The International News Service then sent those stories to The West Coast where it sold the news stories paraphrased as its own story. The Associated Press got a permanent injunction blocking the International News Service from the Court of Appeals, after losing the original case decision.

The Supreme Court supported the Court of Appeals ruling under the view that the AP spent money and worked to make the story that the INS then used as the basis for its own news sales. In other words, INS made money off the AP's initial work, even though it was not a direct copy, and did no original work of its own.

You can see where this can apply to the modern Internet news debate. It's the reason The New York Times and Gannett (which owns USA Today) jumped in and filed "friend of the court" briefs. If they can successfully reintroduce the hot-news legal argument it will allow them to sue Internet companies with glee.

But standing in the way of such a modern application is Justice Brandeis minority Supreme Court view of that time: “the general rule of law is, that the noblest of human productions -- knowledge, truths ascertained, conceptions, and ideas -- become, after voluntary communication to others, free as the air to common use.”

While the INS hot-news legal view was challenge by the Second Circuit court's Judge Learned Hand as not intended to establish a general doctrine, it still became part of state common law in several states, including New York. The most famous recent "hot-news" case was National Basketball Association v. Motorola, Inc. in 1997.

In National Basketball Association v. Motorola, Inc., the hand-held pager displayed NBA game action news as the games were in progress. The information that was sold by Motorola via its SportsTrax device and for profit triggered the hot-news argument. The NBA won.

The NBA "Hot-News" view is pre-Twitter

The major problem with the Hot-News view is that it comes from a time before Twitter and smart phones. Now, a person can sent a tweet about an NBA game in progress that is then picked up by Twitter and can be used as a news feed on a blog that gains revenue from ads placed on it. The fan-generated information was not produced by the NBA itself. No sports stats sheet needs to be obtained.

But arguably the person who created the "Hot-News" is the fan, and not the NBA. The NBA can't control what its fans see its players do on the court and report to others. Adding a "no-tweet" ticket disclaimer would be impossible to legally justify if challenged. That's like asking a person not to talk about a game it saw. There's a numbers issue: the NBA game itself is so large and reaches so many people that it becomes a public event, thus the information from it is public.

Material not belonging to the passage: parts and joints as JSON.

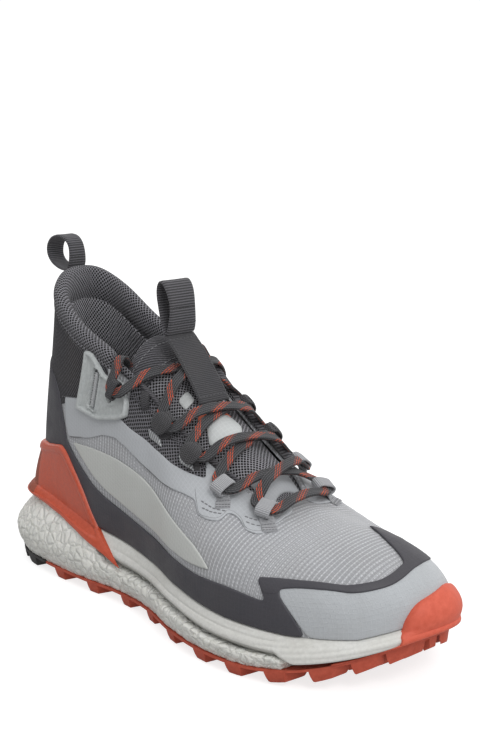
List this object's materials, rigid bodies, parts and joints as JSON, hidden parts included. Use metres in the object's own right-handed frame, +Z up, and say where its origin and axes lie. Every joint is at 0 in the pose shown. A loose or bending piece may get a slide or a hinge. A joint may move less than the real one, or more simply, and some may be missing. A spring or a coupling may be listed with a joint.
{
  "type": "hiking boot",
  "caption": "Mid-height right hiking boot with lugged sole, moulded heel clip, textile upper, padded collar, laced tongue and pull loops.",
  "frame": {"origin": "centre of the bounding box, on the ground under the sole", "axes": "+X from heel to toe, +Y towards the inside of the foot, +Z up"},
  "size_m": [0.3142, 0.1174, 0.1947],
  "materials": {
    "outsole_heel": "matt lugged rubber",
    "outsole_forefoot": "matt lugged rubber",
    "toe_bumper": "matt rubber",
    "midsole_foam": "fused bead foam",
    "midsole_rim": "moulded foam with a fine skin",
    "heel_clip": "satin moulded plastic",
    "strobel_board": "non-woven board",
    "insole": "knit over foam",
    "upper_shell": "ripstop textile",
    "lining": "spacer mesh",
    "heel_counter": "stiffener sheet",
    "toe_puff": "stiffener sheet",
    "collar": "padded mesh",
    "tongue": "padded mesh",
    "tongue_shield": "smooth film",
    "throat_film": "smooth film",
    "tongue_strap": "flat webbing",
    "tongue_pull_loop": "flat webbing",
    "heel_pull_loop": "ribbed webbing",
    "heel_shield": "welded film",
    "toe_cap": "ripstop textile",
    "toe_trim": "welded film",
    "mudguard_outer": "welded film",
    "mudguard_inner": "welded film",
    "side_panel_outer": "printed film",
    "side_panel_inner": "printed film",
    "eyestay_film_outer": "welded film",
    "eyestay_film_inner": "welded film",
    "eyestay_mesh_outer": "open mesh",
    "eyestay_mesh_inner": "open mesh",
    "reflective_tab_outer": "reflective tape",
    "reflective_tab_inner": "reflective tape",
    "lace_plate_outer": "moulded plastic",
    "lace_plate_inner": "moulded plastic",
    "plate_keeper_outer": "cord",
    "plate_keeper_inner": "cord",
    "lace": "flat braid",
    "lace_aglet_outer": "clear tip",
    "lace_aglet_inner": "clear tip",
    "webbing_eyelet_outer_1": "webbing",
    "cord_eyelet_outer_1": "soft cord tunnel",
    "webbing_eyelet_outer_2": "webbing",
    "cord_eyelet_outer_2": "soft cord tunnel",
    "webbing_eyelet_inner_1": "webbing",
    "cord_eyelet_inner_1": "soft cord tunnel",
    "webbing_eyelet_inner_2": "webbing",
    "cord_eyelet_inner_2": "soft cord tunnel"
  },
  "bodies": {
    "boot": {"outsole_heel": "outsole_heel", "outsole_forefoot": "outsole_forefoot", "toe_bumper": "toe_bumper", "midsole_foam": "midsole_foam", "midsole_rim": "midsole_rim", "heel_clip": "heel_clip", "strobel_board": "strobel_board", "upper_shell": "upper_shell", "lining": "lining", "heel_counter": "heel_counter", "toe_puff": "toe_puff", "collar": "collar", "tongue": "tongue", "tongue_shield": "tongue_shield", "throat_film": "throat_film", "tongue_strap": "tongue_strap", "heel_shield": "heel_shield", "toe_cap": "toe_cap", "toe_trim": "toe_trim", "mudguard_outer": "mudguard_outer", "mudguard_inner": "mudguard_inner", "side_panel_outer": "side_panel_outer", "side_panel_inner": "side_panel_inner", "eyestay_film_outer": "eyestay_film_outer", "eyestay_film_inner": "eyestay_film_inner", "eyestay_mesh_outer": "eyestay_mesh_outer", "eyestay_mesh_inner": "eyestay_mesh_inner", "reflective_tab_outer": "reflective_tab_outer", "reflective_tab_inner": "reflective_tab_inner", "lace_plate_outer": "lace_plate_outer", "lace_plate_inner": "lace_plate_inner", "plate_keeper_outer": "plate_keeper_outer", "plate_keeper_inner": "plate_keeper_inner", "lace": "lace", "lace_aglet_outer": "lace_aglet_outer", "lace_aglet_inner": "lace_aglet_inner", "webbing_eyelet_outer_1": "webbing_eyelet_outer_1", "cord_eyelet_outer_1": "cord_eyelet_outer_1", "webbing_eyelet_outer_2": "webbing_eyelet_outer_2", "cord_eyelet_outer_2": "cord_eyelet_outer_2", "webbing_eyelet_inner_1": "webbing_eyelet_inner_1", "cord_eyelet_inner_1": "cord_eyelet_inner_1", "webbing_eyelet_inner_2": "webbing_eyelet_inner_2", "cord_eyelet_inner_2": "cord_eyelet_inner_2"},
    "insole": {"insole": "insole"},
    "heel_loop": {"heel_pull_loop": "heel_pull_loop"},
    "tongue_loop": {"tongue_pull_loop": "tongue_pull_loop"}
  },
  "joints": [
    {"name": "insole_lift", "type": "hinge", "parent": "boot", "child": "insole", "pos_m": [0.13941, 0.00128, 0.03643], "axis": [0, 1, 0], "range_deg": [0, 4]},
    {"name": "heel_loop_fold", "type": "hinge", "parent": "boot", "child": "heel_loop", "pos_m": [-0.12699, 0.00128, 0.1772], "axis": [0, 1, 0], "range_deg": [-25, 15], "stiffness_Nm_per_rad": 0.02},
    {"name": "tongue_loop_fold", "type": "hinge", "parent": "boot", "child": "tongue_loop", "pos_m": [-0.02859, 0.00128, 0.151], "axis": [0, 1, 0], "range_deg": [-15, 20], "stiffness_Nm_per_rad": 0.02}
  ]
}
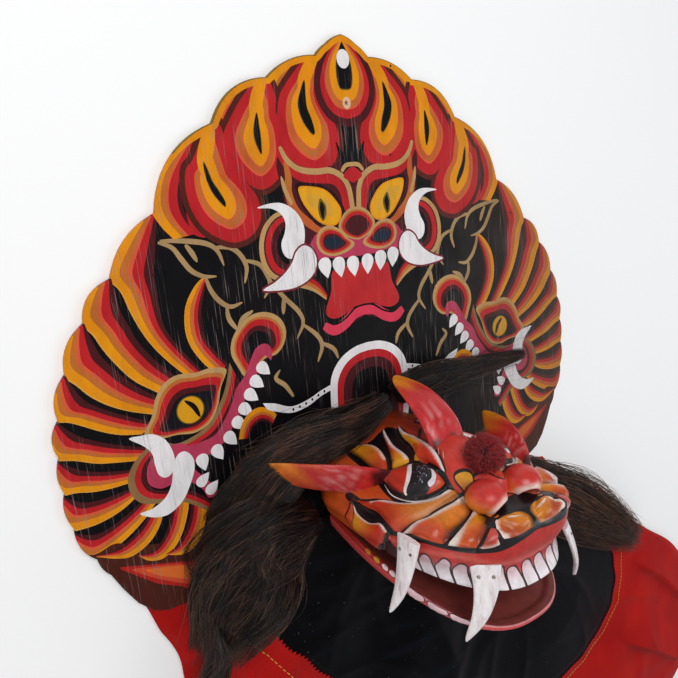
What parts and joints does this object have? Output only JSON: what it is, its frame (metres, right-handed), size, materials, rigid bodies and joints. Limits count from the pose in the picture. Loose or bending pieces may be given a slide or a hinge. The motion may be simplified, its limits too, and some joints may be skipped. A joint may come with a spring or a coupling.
{
  "type": "barongan mask",
  "caption": "Barongan mask lying on its back: scalloped painted crest board, carved horned head with a hinged lower jaw, yarn pom-pom, long hair and a draped cloth.",
  "frame": {"origin": "on the crest board's back face, in the mask's middle plane, level with the top of the painted arch above the horn's tip", "axes": "+Z from the board's back towards the snout (up, as the mask lies), +Y up the board to the crest's peak, +X to the viewer's right when facing the mask"},
  "size_m": [1.0464, 1.1542, 0.2385],
  "materials": {
    "crest_paint": "black enamel with painted ornament in red, maroon, orange, tan and white",
    "head_paint": "hand-painted satin enamel, orange to red with white and black lines",
    "jaw_paint": "hand-painted satin enamel, red rim and maroon inside",
    "horn_paint": "satin enamel, red to orange at the tips",
    "fang_paint": "white satin enamel",
    "red_yarn": "cut wool yarn",
    "dark_hair": "long dark hair",
    "brown_hair": "long brown hair",
    "black_satin": "black satin",
    "red_cloth": "red cotton with a pinked edge"
  },
  "bodies": {
    "mask": {"crest_board": "crest_paint", "head": "head_paint", "horn": "horn_paint", "ear_left": "horn_paint", "ear_right": "horn_paint", "fang_front_left": "fang_paint", "fang_front_right": "fang_paint", "fang_rear_left": "fang_paint", "fang_rear_right": "fang_paint", "pom_pom": "red_yarn", "crown_hair_left": "dark_hair", "crown_hair_right": "dark_hair", "side_hair_left": "dark_hair", "side_hair_right": "brown_hair", "cloth_black": "black_satin", "cloth_red_left": "red_cloth", "cloth_red_right": "red_cloth"},
    "jaw": {"jaw": "jaw_paint"}
  },
  "joints": [
    {"name": "jaw_hinge", "type": "hinge", "parent": "mask", "child": "jaw", "pos_m": [0, -0.16, 0.05], "axis": [-1, 0, 0], "range_deg": [0, 11.5]}
  ]
}
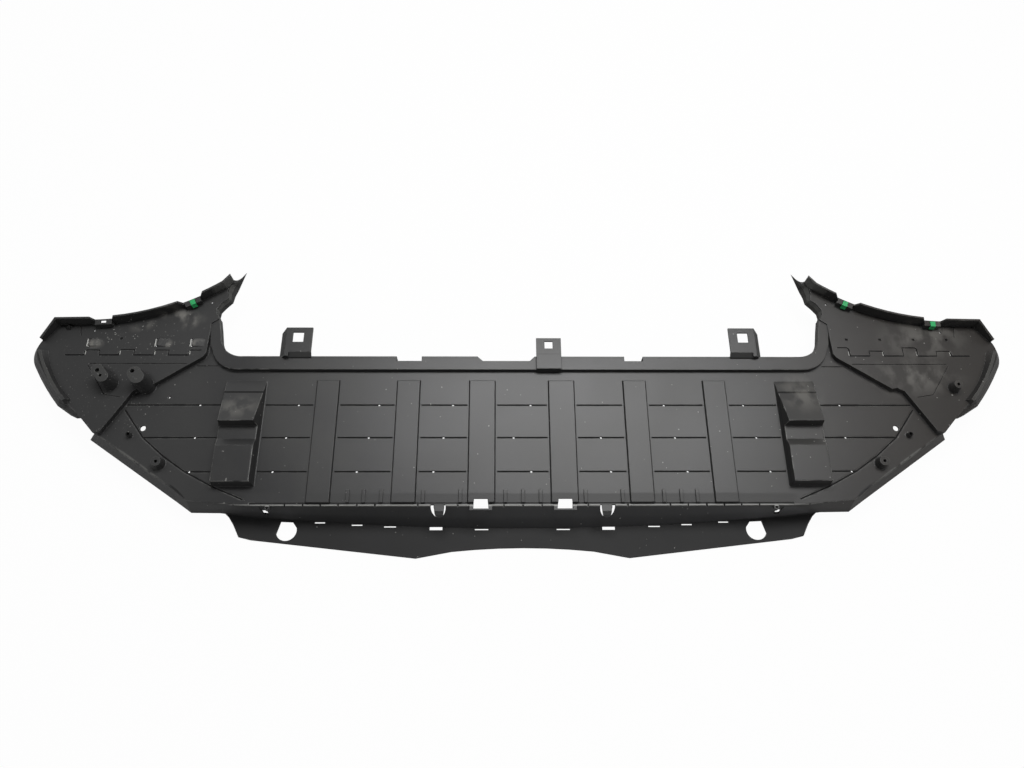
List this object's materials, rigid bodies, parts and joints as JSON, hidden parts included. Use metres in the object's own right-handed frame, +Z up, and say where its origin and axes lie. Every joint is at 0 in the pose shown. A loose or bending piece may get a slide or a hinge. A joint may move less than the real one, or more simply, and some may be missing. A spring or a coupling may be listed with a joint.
{
  "type": "front bumper undertray",
  "caption": "Flat moulded undertray that closes the underside of a car's nose: sloping front wall with a lip, ribbed floor, stepped wings, and spring clips on the rear upstands.",
  "frame": {"origin": "below the middle of the overall box, on the plane that the lip and skirts lie on", "axes": "+X along the bumper's width, +Y from the front lip to the engine side, +Z up"},
  "size_m": [1.57, 0.4754, 0.089],
  "materials": {
    "moulding": "satin moulded black, dusty",
    "clip": "green coated spring steel"
  },
  "bodies": {
    "root": {"undertray_panel": "moulding", "edge_clip_left_inner": "clip", "edge_clip_right_inner": "clip", "edge_clip_right_outer": "clip"}
  },
  "joints": []
}
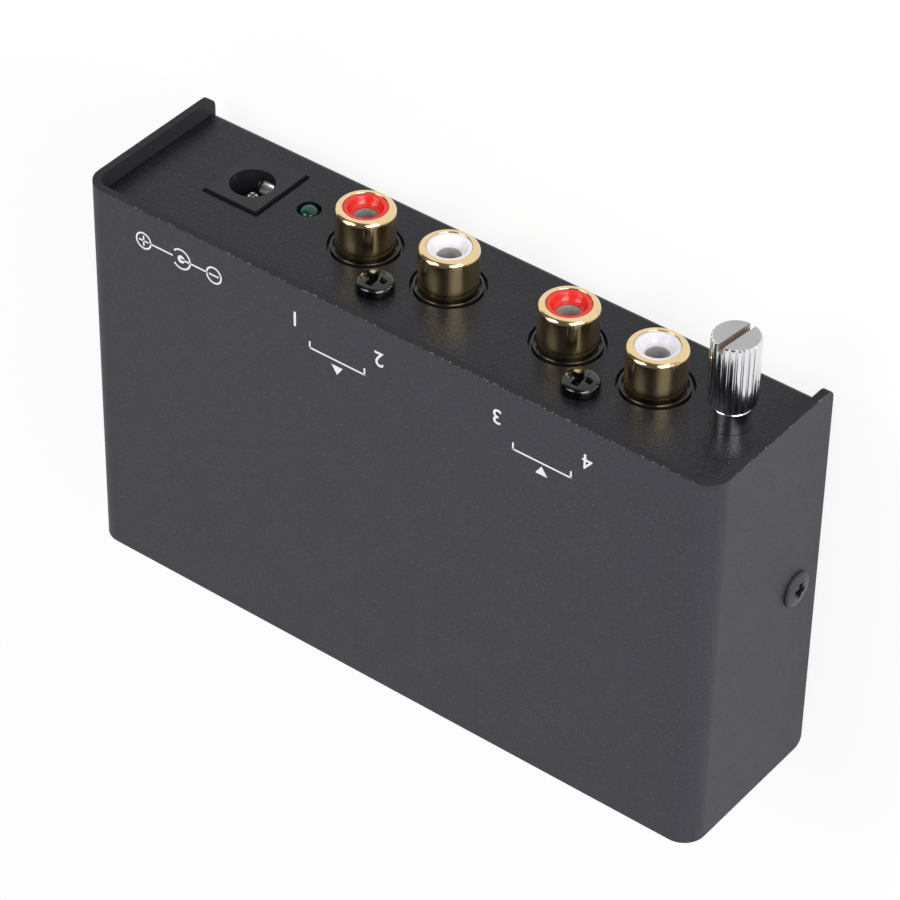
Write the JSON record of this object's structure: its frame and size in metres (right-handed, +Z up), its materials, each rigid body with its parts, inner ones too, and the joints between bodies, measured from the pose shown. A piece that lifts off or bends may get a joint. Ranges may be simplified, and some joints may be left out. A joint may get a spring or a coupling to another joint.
{
  "type": "phono preamp",
  "caption": "Small two-piece sheet-steel phono preamp with a recessed connector panel: power inlet, lamp, twin input and output phono jacks, and a knurled ground terminal.",
  "frame": {"origin": "centre of the bounding box at the height the rubber feet stand on", "axes": "+Z up out of the label face, -Y out of the connector panel, +X towards the end with the power inlet"},
  "size_m": [0.1058, 0.0738, 0.029],
  "materials": {
    "powder_coat": "fine texture powder coat, matt",
    "black_screw": "black oxide, glossy",
    "foot_rubber": "matt",
    "tin_plate": "tin plated",
    "bright_nickel": "bright nickel plate",
    "board": "solder mask over glass fibre laminate",
    "moulding": "moulded nylon",
    "lamp_lens": "tinted epoxy",
    "gold_plate": "flash gold over nickel, polished",
    "red_insulator": "moulded, glossy",
    "white_insulator": "moulded, glossy",
    "chip_epoxy": "moulded epoxy",
    "can_sleeve": "shrunk sleeve on aluminium",
    "film_case": "box film capacitor",
    "ceramic_coat": "dipped epoxy",
    "resistor_lacquer": "lacquered ceramic"
  },
  "bodies": {
    "enclosure": {"cover": "powder_coat", "chassis": "powder_coat", "cover_screws": "black_screw", "rubber_feet": "foot_rubber", "board_standoffs": "tin_plate", "board_screws": "bright_nickel", "circuit_board": "board", "dc_jack_housing": "moulding", "dc_jack_pin": "bright_nickel", "dc_jack_spring": "bright_nickel", "dc_jack_lugs": "tin_plate", "power_lamp": "lamp_lens", "lamp_leads": "tin_plate", "input_jack_block": "moulding", "output_jack_block": "moulding", "input_jack_shells": "gold_plate", "output_jack_shells": "gold_plate", "red_insulators": "red_insulator", "white_insulators": "white_insulator", "jack_centre_contacts": "tin_plate", "jack_block_screws": "black_screw", "ground_standoff": "bright_nickel", "amplifier_chips": "chip_epoxy", "chip_legs": "tin_plate", "filter_capacitors": "can_sleeve", "coupling_capacitors": "can_sleeve", "film_capacitors": "film_case", "ceramic_capacitors": "ceramic_coat", "capacitor_leads": "tin_plate", "resistors": "resistor_lacquer", "resistor_leads": "tin_plate", "voltage_regulator": "chip_epoxy", "regulator_legs": "tin_plate", "polarity_diode": "chip_epoxy", "diode_leads": "tin_plate"},
    "washer": {"clamp_washer": "bright_nickel"},
    "thumb_screw": {"thumb_screw": "bright_nickel"}
  },
  "joints": [
    {"name": "ground_screw_lift", "type": "slide", "parent": "enclosure", "child": "washer", "axis": [0, -1, 0], "range_m": [0, 0.00387]},
    {"name": "ground_screw_turn", "type": "hinge", "parent": "washer", "child": "thumb_screw", "pos_m": [-0.044, -0.0265, 0.0139], "axis": [0, -1, 0], "range_deg": [0, 2790]}
  ],
  "couplings": [
    {"joint": "ground_screw_turn", "follows": "ground_screw_lift", "rad_per_m": 12566}
  ]
}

Now you can see why Twitter jumped into this issue with Google. Indeed, the problem in the Barclay's case is that the "size of the impact of information" was not considered. In other words, in the view of this space, information that can be agreed to impact a large number of people should be considered public and thus more easy to distribute, even if it's for profit. The profit-takers will eventually have such a large market they will reduce the price for the information. In fact, one can claim that's what the Internet is causing to happen.

U.S. District Judge Denise Cote's March 2010 Decision

In March 2010, U.S. District Judge Denise Cote established a creative injunction in the Barclay's v. TheFlyOnTheWall.com case that blocks TheFlyOnTheWall.com and other similar firms from releasing information from a research report not before four hours after the release of that report. TheFlyOnTheWall.com asked the appeals court to delay Judge Denise Cote's order while it files an appeal. This is where Google and Twitter are battling The New York Times, The Washington Post, Gannett, McClatchy, Belo, Scripps, Time, and the Newspaper Association of America, all of which filed a "friend of the court" brief that counters Google and Twitter.

The central problem with the Amici brief filed by The New York Times, et al, it is a direct attack on Google News. Page 25 of the brief reads:




One of the greatest concerns among news originators is inexpensive technology that allows easy aggregation of news. Aggregation can take many forms, including the indexing of fresh news content from one or more websites, by engines of various kinds. News stories are traditionally written to compress the key facts of a story into the opening paragraph. The output of indexing engines can reproduce the headlines, opening paragraph or sentences from originator news stories, and thereby convey the essence of the original news item. Even where an aggregator website or news application contains a hyperlink to the news item on the originator’s website, the risk remains that readers will find that reading the aggregator’s output keeps them sufficiently informed of the latest news. As a result, they may never click through to the originator’s website. If a significant number of readers find the news reproduced by the aggregator to be an acceptable substitute for reading the original story, courts should conclude that the two products compete in the INS/Motorola sense even though the two parties are not in identical businesses.


That is a direct attack on Google News and on the same process that Arthur O. Sulzberger himself has said gives a significant amount of traffic to The New York Times. I will go a step beyond that and say that Google does The New York Times a favor by in effect presenting it in Google News, and perhaps on more occasions that it had a right to have. Even if there is no click through to the website, the NY Times still has the benefit of being seen as the news producer.

Here's the full Amici brief from the news organizations:


APAMICUSBRIEF -

According to Bloomberg, Google and Twitter's counter is that...




"In our brief, we're not taking sides or focusing on the details of this particular dispute between the parties," Chris Gaither, a spokesman for Mountain View, California-based Google, said today in an e-mailed statement. "But we believe that the case raises important issues of law that could affect the free flow of important factual information online."


It's clear we're at ground zero of what will be an important legal battle that impacts the future of news online. In this, we can now see true colors of the The New York Times : it has an issue with Google, otherwise it would not have joined the Amici brief in the Barclay's case that attacks news aggregators.  Perhaps the NYTimes thought it was making a sneak attack; not any more.